— Exercise task —
The required output is the exact run of lines from the line containing "copies = []" to the line containing "bpy.data.objects.remove(obj)", inclusive, and nothing besides.
----- Dataset excerpt
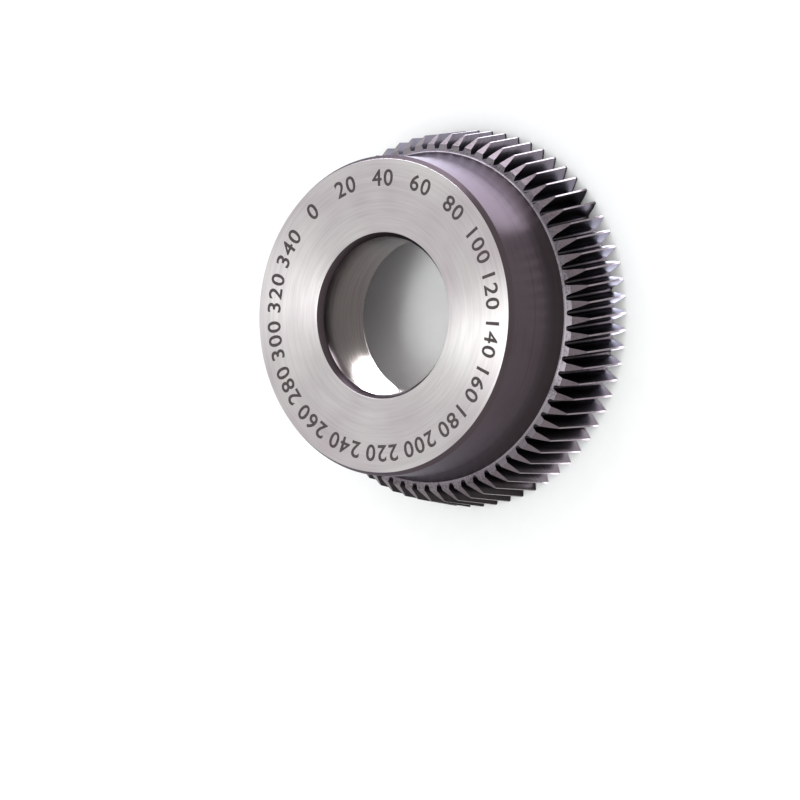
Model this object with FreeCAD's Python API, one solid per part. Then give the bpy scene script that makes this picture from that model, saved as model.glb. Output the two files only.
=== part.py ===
"""Bowl-type gear skiving cutter in one piece of high-speed steel.

A round hub with a ground mounting face and an arbor bore carries a flange with helical, relieved
gear teeth. The cutting side is hollow: a bowl with a clamping face round the bore. The cutter stands
on its tooth tips, so +Z is the bore axis, the tips lie at Z = 0 and the mounting face is on top.
Millimetres and degrees.
"""
import FreeCAD, Part
import math
import os

Vector = FreeCAD.Vector

# Gear data of the teeth
TEETH = 70
NORMAL_MODULE = 1.045
PRESSURE_ANGLE = 19.0  # in the normal section
HELIX_ANGLE = 7.8  # at the pitch circle, left-hand
TOOTH_THICKNESS = 1.5  # on the pitch circle at the cutting edge
ADDENDUM = 1.38  # pitch circle to the cutting edge's tip
TOOTH_DEPTH = 3.1  # tip to the bottom of the gullet
FIRST_TOOTH_ANGLE = 0.5  # from +X to the middle of a tooth at its cutting edge
RELIEF_ANGLE = 5.6  # tips and gullets fall away behind the cutting edge
RAKE_ANGLE = 5.0  # each rake face sinks towards the axis

# Flange that carries the teeth
FLANGE_WIDTH = 14.05  # cutting edges to the rear face
TOOTH_CHAMFER_WIDTH = 3.12  # along the axis, behind the lands
TOOTH_CHAMFER_ANGLE = 35.2  # to the axis
RIM_THICKNESS = 2.8  # gullet bottoms to the bowl, at the cutting edge

# Hub, behind the flange
HUB_HEIGHT = 16.53  # rear face of the flange to the mounting face
HUB_CHAMFER_RADIAL = 0.72
HUB_CHAMFER_AXIAL = 1.3
NECK_HEIGHT = 5.0  # the hub flares over this height to meet the rear face
NECK_FLARE = 0.8  # radial
NECK_CORNER = 0.5  # cone that fills the corner with the rear face
NECK_CLEARANCE = 0.32  # corner cone to the gullet bottoms

# Bore and the bowl on the cutting side
BORE_DIAMETER = 31.743  # 1 1/4 inch arbor
BORE_CHAMFER_RADIAL = 0.9
BORE_CHAMFER_AXIAL = 1.3
BORE_FRONT_CHAMFER = 0.4
WEB_THICKNESS = 14.7  # mounting face to clamping face
BOWL_WALL_ANGLE = 12.2  # to the axis
BOWL_CORNER = 2.0  # cone between the wall and the floor
FLOOR_RING_WIDTH = 1.7
FLOOR_RISE = 0.5  # floor ring above the foot of the clamping face's chamfer
GROOVE_WIDTH = 1.1
GROOVE_DEPTH = 0.8  # below the chamfer's foot
CLAMP_CHAMFER_RADIAL = 1.6
CLAMP_CHAMFER_AXIAL = 0.3

# Room that the cutting solids of this script reach beyond the metal
STOCK = 1.0  # the blank stands proud of the rake faces by this much
OVERRUN = 0.6

# Worked-out sizes
HELIX = math.radians(HELIX_ANGLE)
RELIEF = math.tan(math.radians(RELIEF_ANGLE))
RAKE = math.tan(math.radians(RAKE_ANGLE))
TRANSVERSE_PRESSURE = math.atan(math.tan(math.radians(PRESSURE_ANGLE)) / math.cos(HELIX))
PITCH_RADIUS = NORMAL_MODULE * TEETH / math.cos(HELIX) / 2
BASE_RADIUS = PITCH_RADIUS * math.cos(TRANSVERSE_PRESSURE)
TIP_RADIUS = PITCH_RADIUS + ADDENDUM
ROOT_RADIUS = TIP_RADIUS - TOOTH_DEPTH
HALF_PITCH = math.pi / TEETH
BOWL_MOUTH_RADIUS = ROOT_RADIUS - RIM_THICKNESS
TOP = FLANGE_WIDTH + HUB_HEIGHT


def involute(pressure):
    """Involute function of a pressure angle in radians."""
    return math.tan(pressure) - pressure


def tooth_half_angle(radius):
    """Half the angle that an involute tooth fills at a radius, in the plane of the cutting edges."""
    pressure = math.acos(min(1.0, BASE_RADIUS / radius))
    return TOOTH_THICKNESS / (2 * PITCH_RADIUS) + involute(TRANSVERSE_PRESSURE) - involute(pressure)


def gullet_half_width(radius):
    """Half the width of the gap between two teeth, in the plane of the cutting edges."""
    return radius * math.sin(HALF_PITCH - tooth_half_angle(radius))


def root_round_start():
    """Radius on the flanks where the round bottom of the gullet begins, tangent to both flanks."""
    step = 0.01
    start = ROOT_RADIUS + gullet_half_width(ROOT_RADIUS)
    for _ in range(12):
        slope = math.atan2(gullet_half_width(start + step) - gullet_half_width(start), step)
        start = ROOT_RADIUS + gullet_half_width(start) * math.tan(math.pi / 4 - slope / 2)
    return start


def gullet():
    """Solid that removes one gullet, from below the cutting edges to behind the flange.

    A profiled wheel grinds it in one straight pass, tangent to the helix at the cutting edge and sinking by
    the relief angle. Across the flange the pass and the true helix part by less than 0.2 mm.
    """
    round_start = root_round_start()
    outer = TIP_RADIUS + OVERRUN

    def at(radius, side):
        height = (radius - ROOT_RADIUS) * math.cos(math.radians(RELIEF_ANGLE))
        return Vector(height, side * gullet_half_width(radius) * math.cos(HELIX), 0)

    flanks = [
        Part.Arc(at(round_start, side), at((round_start + outer) / 2, side), at(outer, side)).toShape()
        for side in (-1, 1)
    ]
    bottom = Part.Arc(at(round_start, -1), Vector(), at(round_start, 1)).toShape()
    lid = Part.LineSegment(at(outer, -1), at(outer, 1)).toShape()
    profile = Part.Face(Part.Wire([flanks[0], bottom, flanks[1], lid]))

    rise = Vector(-RELIEF, -math.tan(HELIX), 1)
    solid = profile.extrude(Vector(0, 0, (FLANGE_WIDTH + STOCK + 2 * OVERRUN) * rise.Length))
    along_the_pass = FreeCAD.Rotation(Vector(1, 0, 0), Vector(), rise, "ZXY")
    solid.Placement = FreeCAD.Placement(Vector(ROOT_RADIUS, 0, 0) - rise * (STOCK + OVERRUN), along_the_pass)
    solid.rotate(Vector(), Vector(0, 0, 1), FIRST_TOOTH_ANGLE + math.degrees(HALF_PITCH))
    return solid


def rake_block():
    """Solid under the rake face of the first tooth, from the middle of one gullet to the next.

    The face is square to the tooth's helix and sinks towards the axis, so neighbouring faces meet in a step.
    """
    centre = math.radians(FIRST_TOOTH_ANGLE)
    land_half_width = TIP_RADIUS * math.sin(tooth_half_angle(TIP_RADIUS))
    inner = BOWL_MOUTH_RADIUS - 3 * OVERRUN
    outer = TIP_RADIUS + 3 * OVERRUN
    corners = []
    for radius, side in ((inner, -1), (outer, -1), (outer, 1), (inner, 1)):
        across = radius * math.sin(side * HALF_PITCH)
        along = radius * math.cos(HALF_PITCH)
        height = (land_half_width + across) * math.tan(HELIX) + (TIP_RADIUS - along) * RAKE
        angle = centre + side * HALF_PITCH
        corners.append(Vector(radius * math.cos(angle), radius * math.sin(angle), height))
    face = Part.Face(Part.makePolygon(corners + corners[:1]))
    return face.extrude(Vector(0, 0, -3 * STOCK))


def outer_outline():
    """Corners (radius, height) of the blank from the cutting side round the flange, neck and hub."""
    chamfer_start = FLANGE_WIDTH - TOOTH_CHAMFER_WIDTH
    chamfer_fall = TOOTH_CHAMFER_WIDTH * math.tan(math.radians(TOOTH_CHAMFER_ANGLE))
    land_end = TIP_RADIUS - chamfer_start * RELIEF
    neck = ROOT_RADIUS - FLANGE_WIDTH * RELIEF - NECK_CLEARANCE - NECK_CORNER
    hub = neck - NECK_FLARE
    return [
        (TIP_RADIUS + STOCK * RELIEF, -STOCK),
        (land_end, chamfer_start),
        (land_end - chamfer_fall, FLANGE_WIDTH),
        (neck + NECK_CORNER, FLANGE_WIDTH),
        (neck - NECK_CORNER * NECK_FLARE / NECK_HEIGHT, FLANGE_WIDTH + NECK_CORNER),
        (hub, FLANGE_WIDTH + NECK_HEIGHT),
        (hub, TOP - HUB_CHAMFER_AXIAL),
        (hub - HUB_CHAMFER_RADIAL, TOP),
    ]


def inner_outline():
    """Corners (radius, height) of the blank from the mounting face through the bore and out of the bowl."""
    bore = BORE_DIAMETER / 2
    clamp_face = TOP - WEB_THICKNESS
    clamp_foot = clamp_face + CLAMP_CHAMFER_AXIAL
    floor = clamp_foot - FLOOR_RISE
    wall_slope = math.tan(math.radians(BOWL_WALL_ANGLE))
    floor_edge = BOWL_MOUTH_RADIUS - floor * wall_slope - BOWL_CORNER
    groove_outer = floor_edge - FLOOR_RING_WIDTH
    groove_inner = groove_outer - GROOVE_WIDTH
    return [
        (bore + BORE_CHAMFER_RADIAL, TOP),
        (bore, TOP - BORE_CHAMFER_AXIAL),
        (bore, clamp_face + BORE_FRONT_CHAMFER),
        (bore + BORE_FRONT_CHAMFER, clamp_face),
        (groove_inner - CLAMP_CHAMFER_RADIAL, clamp_face),
        (groove_inner, clamp_foot),
        (groove_inner, clamp_foot + GROOVE_DEPTH),
        (groove_outer, clamp_foot + GROOVE_DEPTH),
        (groove_outer, floor),
        (floor_edge, floor),
        (floor_edge + BOWL_CORNER * (1 + wall_slope), floor - BOWL_CORNER),
        (BOWL_MOUTH_RADIUS + STOCK * wall_slope, -STOCK),
    ]


def blank():
    """Turned blank, before the teeth are ground."""
    corners = [Vector(radius, 0, height) for radius, height in outer_outline() + inner_outline()]
    section = Part.Face(Part.makePolygon(corners + corners[:1]))
    return section.revolve(Vector(), Vector(0, 0, 1), 360)


def round_the_axis(tool):
    """The tool repeated once for each tooth."""
    copies = []
    for k in range(TEETH):
        copy = tool.copy()
        copy.rotate(Vector(), Vector(0, 0, 1), 360.0 * k / TEETH)
        copies.append(copy)
    return copies


def skiving_cutter():
    """The finished cutter: blank, gullets, then the stepped rake faces."""
    return blank().cut(round_the_axis(gullet())).cut(round_the_axis(rake_block()))


os.makedirs("parts", exist_ok=True)
skiving_cutter().exportStep("parts/skiving_cutter.step")
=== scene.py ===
# %% [markdown]
# # A gear skiving cutter, made and lit in Blender
#
# The object is a bowl-shaped cutting tool in one piece of high-speed steel: a ring of 70 slanted teeth,
# a smooth hub behind it and a bore for its arbor. It stands on its cutting edges, so we look at its back:
# the bright ground mounting face, the hub and the rear of the teeth.
#
# The CAD model gives every size. Its solid keeps the weight, the bore and the collision shape. Here one
# closed skin takes its place on the screen, with the softened edges and the finishes that light needs.

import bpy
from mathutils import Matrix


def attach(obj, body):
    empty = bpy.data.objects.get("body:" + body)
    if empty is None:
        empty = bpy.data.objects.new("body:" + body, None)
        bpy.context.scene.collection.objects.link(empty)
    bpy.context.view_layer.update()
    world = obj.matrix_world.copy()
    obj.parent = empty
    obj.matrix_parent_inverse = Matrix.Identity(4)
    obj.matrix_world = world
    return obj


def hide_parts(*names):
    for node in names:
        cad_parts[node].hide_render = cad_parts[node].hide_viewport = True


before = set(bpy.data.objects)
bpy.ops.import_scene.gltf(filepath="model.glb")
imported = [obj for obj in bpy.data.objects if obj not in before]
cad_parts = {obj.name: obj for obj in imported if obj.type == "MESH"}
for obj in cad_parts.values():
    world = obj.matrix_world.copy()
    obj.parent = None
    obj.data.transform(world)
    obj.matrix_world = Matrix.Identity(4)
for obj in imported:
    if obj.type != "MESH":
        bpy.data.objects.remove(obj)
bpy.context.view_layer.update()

# %% Tools for shapes and materials
import math

import bmesh
import bpy
import numpy as np
from mathutils import Matrix, Vector

MM = 0.001
scene = bpy.context.scene

# %% [markdown]
# ## The sizes
#
# A cutter is described by gear data, not by a drawing of each flank: the number of teeth, the module
# (pitch diameter over teeth), the pressure angle and the helix angle. The rest are plain lengths. All are
# in millimetres, heights count up from the cutting edges, and angles are turned to radians once, here.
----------
— Task answer —
    copies = []
    for k in range(TEETH):
        copy = tool.copy()
        copy.rotate(Vector(), Vector(0, 0, 1), 360.0 * k / TEETH)
        copies.append(copy)
    return copies


def skiving_cutter():
    """The finished cutter: blank, gullets, then the stepped rake faces."""
    return blank().cut(round_the_axis(gullet())).cut(round_the_axis(rake_block()))


os.makedirs("parts", exist_ok=True)
skiving_cutter().exportStep("parts/skiving_cutter.step")
=== scene.py ===
# %% [markdown]
# # A gear skiving cutter, made and lit in Blender
#
# The object is a bowl-shaped cutting tool in one piece of high-speed steel: a ring of 70 slanted teeth,
# a smooth hub behind it and a bore for its arbor. It stands on its cutting edges, so we look at its back:
# the bright ground mounting face, the hub and the rear of the teeth.
#
# The CAD model gives every size. Its solid keeps the weight, the bore and the collision shape. Here one
# closed skin takes its place on the screen, with the softened edges and the finishes that light needs.

import bpy
from mathutils import Matrix


def attach(obj, body):
    empty = bpy.data.objects.get("body:" + body)
    if empty is None:
        empty = bpy.data.objects.new("body:" + body, None)
        bpy.context.scene.collection.objects.link(empty)
    bpy.context.view_layer.update()
    world = obj.matrix_world.copy()
    obj.parent = empty
    obj.matrix_parent_inverse = Matrix.Identity(4)
    obj.matrix_world = world
    return obj


def hide_parts(*names):
    for node in names:
        cad_parts[node].hide_render = cad_parts[node].hide_viewport = True


before = set(bpy.data.objects)
bpy.ops.import_scene.gltf(filepath="model.glb")
imported = [obj for obj in bpy.data.objects if obj not in before]
cad_parts = {obj.name: obj for obj in imported if obj.type == "MESH"}
for obj in cad_parts.values():
    world = obj.matrix_world.copy()
    obj.parent = None
    obj.data.transform(world)
    obj.matrix_world = Matrix.Identity(4)
for obj in imported:
    if obj.type != "MESH":
        bpy.data.objects.remove(obj)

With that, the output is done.